[begin COLLECTED MATERIAL]
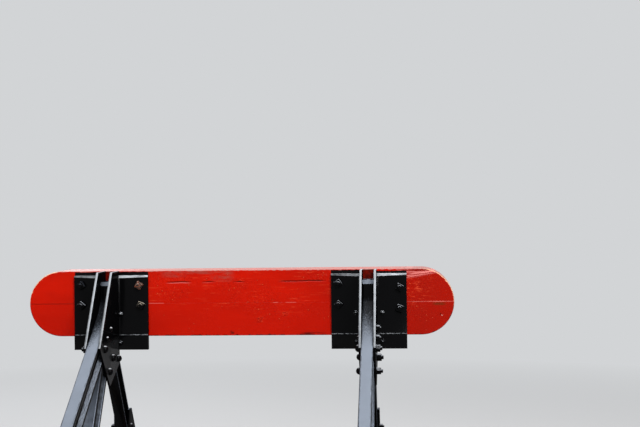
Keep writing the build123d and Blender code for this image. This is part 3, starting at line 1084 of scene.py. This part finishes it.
def buildTrackFixings():
    size = trackFixings
    screw = fastener("coach_screw", [size["screwHead"]], [size["screwFlange"]])
    clip = springClip()
    screws = []
    clips = []
    rows = [sum(corner.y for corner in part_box(name + "_sleeper")) / 2 for name in sleeperNames]
    for _, side in sides:
        for y in rows:
            for across, along in ((-1, -1), (-1, 1), (1, -1), (1, 1)):
                place = Vector((side * frameX + across * size["plateReach"] * mm,
                                y + along * size["screwSpread"] * mm, size["plateTop"] * mm))
                screws.append((place, "up", 30.0 * across + 17.0 * along))
            clips += [(Vector((side * frameX, y, 0)), "up", turn) for turn in (0.0, 180.0)]
    setFasteners("coach_screws", screw, screws, rustyFixing, 40.0, seed=11)
    setFasteners("spring_clips", clip, clips, rustyFixing, 0.0, 0.0)


buildFlangeBolts()
for kind in throughBolts["places"]:
    buildThroughBolts(kind)
buildTrackFixings()
for shape in fasteners:
    bpy.data.objects.remove(shape)
print("bolts and nuts set")


# The sleepers: sawn baulks with worn arrises and long drying checks

sawnSleeper = {
    "columns": 190,
    "pitch": 0.016,  # spacing of points across the baulk
    "arris": 0.007,
    "arrisWear": 0.009,
    "footArris": 0.003,
    "lean": 0.0016,  # depth of the sawn surface's unevenness
    "checkWidth": 0.0055,
    "checkRoom": 0.011,  # no other point comes nearer to a check
    "checkFade": 0.09,
    "endOf": 1.26,  # a check that passes this runs out through the sleeper's end
    # checks in the top face of each sleeper: place across the width (0 to 1), start, end and depth in metres
    "checks": {
        "rear": ((0.31, -1.28, -0.42, 0.016), (0.55, -0.30, 0.62, 0.012), (0.72, 0.55, 1.27, 0.018)),
        "second": (
            (0.42, -1.27, -0.70, 0.014), (0.64, -0.85, 0.25, 0.015), (0.27, 0.10, 1.05, 0.012),
            (0.5, 0.95, 1.28, 0.02),
        ),
        "third": ((0.58, -1.28, -0.15, 0.018), (0.33, -0.60, 0.45, 0.011), (0.69, 0.30, 1.28, 0.015)),
        "front": ((0.36, -1.05, -0.20, 0.013), (0.50, 0.15, 1.28, 0.019), (0.75, -1.28, -0.62, 0.015)),
    },
}


def checkDepth(along, start, end, depth):
    # a check opens slowly, and runs out at full depth only through an end of the sleeper
    fade, limit = sawnSleeper["checkFade"], sawnSleeper["endOf"]
    opening = 1.0 if start <= -limit else min(1.0, max(0.0, (along - start) / fade))
    closing = 1.0 if end >= limit else min(1.0, max(0.0, (end - along) / fade))
    past = (along < start and start <= -limit) or (along > end and end >= limit)
    return depth * opening * closing if start <= along <= end or past else 0.0


def wornArris(along, rate, seed, level):
    wave = noise.noise((along * rate, seed, level)) * 0.5 + 0.4
    return sawnSleeper["arris"] + sawnSleeper["arrisWear"] * wave ** 2 * 2


def sawnBite(along, across, up, seed):
    lean = sawnSleeper["lean"]
    coarse = 0.5 + 0.5 * noise.noise((along * 14, across * 70 + seed, up * 70))
    fine = 0.5 + 0.5 * noise.noise((along * 45, across * 160 - seed, up * 160))
    return lean * coarse + 0.6 * lean * fine


def sleeperRing(low, high, along, tops, checks, seed):
    # one section's outline: up the near side, across the top with its checks, and down the far side
    size = sawnSleeper
    width = high.y - low.y
    foot = size["footArris"]
    steps = round((high.z - low.z) / size["pitch"])
    near = wornArris(along, 9, seed, 0.5)
    far = wornArris(along, 8, seed + 5, 1.5)
    ring = [(low.y + foot, low.z), (low.y, low.z + foot)]
    ring += [(low.y, low.z + foot + (high.z - near - low.z - foot) * i / steps) for i in range(1, steps + 1)]
    ring += [(low.y + near * 0.3, high.z - near * 0.3)]
    first = len(ring)
    spanLow = low.y + near
    spanHigh = high.y - far
    ring += [(spanLow, high.z)]
    for place, check, part in tops:
        across = low.y + place * width
        down = 0.0
        if check is not None:
            across += noise.noise((along * 3, seed + check * 3, 7.0)) * 0.010 + part * size["checkWidth"] / 2
            down = checkDepth(along, *checks[check][1:]) if part == 0 else 0.0
        ring.append((min(max(across, spanLow + 0.001), spanHigh - 0.001), high.z - down))
    ring += [(spanHigh, high.z), (high.y - far * 0.3, high.z - far * 0.3)]
    last = len(ring)
    ring += [(high.y, high.z - far - (high.z - far - low.z - foot) * i / steps) for i in range(steps + 1)]
    ring += [(high.y - foot, low.z)]
    bitten = []
    for index, (across, up) in enumerate(ring):
        bite = sawnBite(along, across, up, seed)
        if up > high.z - 0.004 and first <= index < last:
            up -= bite
        elif low.z + 0.004 < up:
            across += bite if across < (low.y + high.y) / 2 else -bite
        bitten.append((along, across, up))
    return bitten


def buildSleeper(name, seed):
    size = sawnSleeper
    low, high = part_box(name + "_sleeper")
    width = high.y - low.y
    checks = size["checks"][name]
    count = round(width / size["pitch"])
    # points across the top: place, and for a check its number and left, middle or right
    tops = sorted({round(i / count, 5) for i in range(1, count)})
    tops = [(t, None, 0) for t in tops if all(abs(t - c[0]) * width > size["checkRoom"] for c in checks)]
    tops += [(check[0], k, part) for k, check in enumerate(checks) for part in (-1, 0, 1)]
    tops.sort(key=lambda item: (item[0], item[2]))
    body = bmesh.new()
    rings = []
    for column in range(size["columns"] + 1):
        along = low.x + (high.x - low.x) * column / size["columns"]
        ring = sleeperRing(low, high, along, tops, checks, seed)
        rings.append([body.verts.new(point) for point in ring])
    loft(body, rings)
    bmesh.ops.triangulate(body, faces=[face for face in body.faces if len(face.verts) > 4])
    bmesh.ops.recalc_face_normals(body, faces=body.faces)
    finish(meshObject(name + "_sawn_sleeper", body, timber), timber, name + "_sleeper")


for order, name in enumerate(sleeperNames):
    buildSleeper(name, 20.0 + order * 4)
print("sleepers sawn")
[end COLLECTED MATERIAL]
Look at the material above and copy, word for word, its lines from the first through the one containing "# The sleepers: sawn".

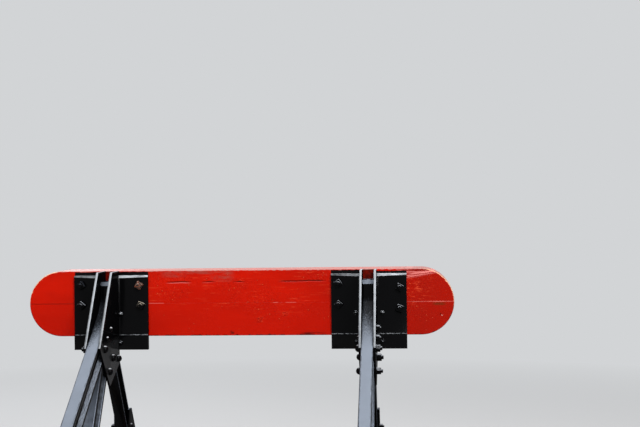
Keep writing the build123d and Blender code for this image. This is part 3, starting at line 1084 of scene.py. This part finishes it.
def buildTrackFixings():
    size = trackFixings
    screw = fastener("coach_screw", [size["screwHead"]], [size["screwFlange"]])
    clip = springClip()
    screws = []
    clips = []
    rows = [sum(corner.y for corner in part_box(name + "_sleeper")) / 2 for name in sleeperNames]
    for _, side in sides:
        for y in rows:
            for across, along in ((-1, -1), (-1, 1), (1, -1), (1, 1)):
                place = Vector((side * frameX + across * size["plateReach"] * mm,
                                y + along * size["screwSpread"] * mm, size["plateTop"] * mm))
                screws.append((place, "up", 30.0 * across + 17.0 * along))
            clips += [(Vector((side * frameX, y, 0)), "up", turn) for turn in (0.0, 180.0)]
    setFasteners("coach_screws", screw, screws, rustyFixing, 40.0, seed=11)
    setFasteners("spring_clips", clip, clips, rustyFixing, 0.0, 0.0)


buildFlangeBolts()
for kind in throughBolts["places"]:
    buildThroughBolts(kind)
buildTrackFixings()
for shape in fasteners:
    bpy.data.objects.remove(shape)
print("bolts and nuts set")


# The sleepers: sawn baulks with worn arrises and long drying checks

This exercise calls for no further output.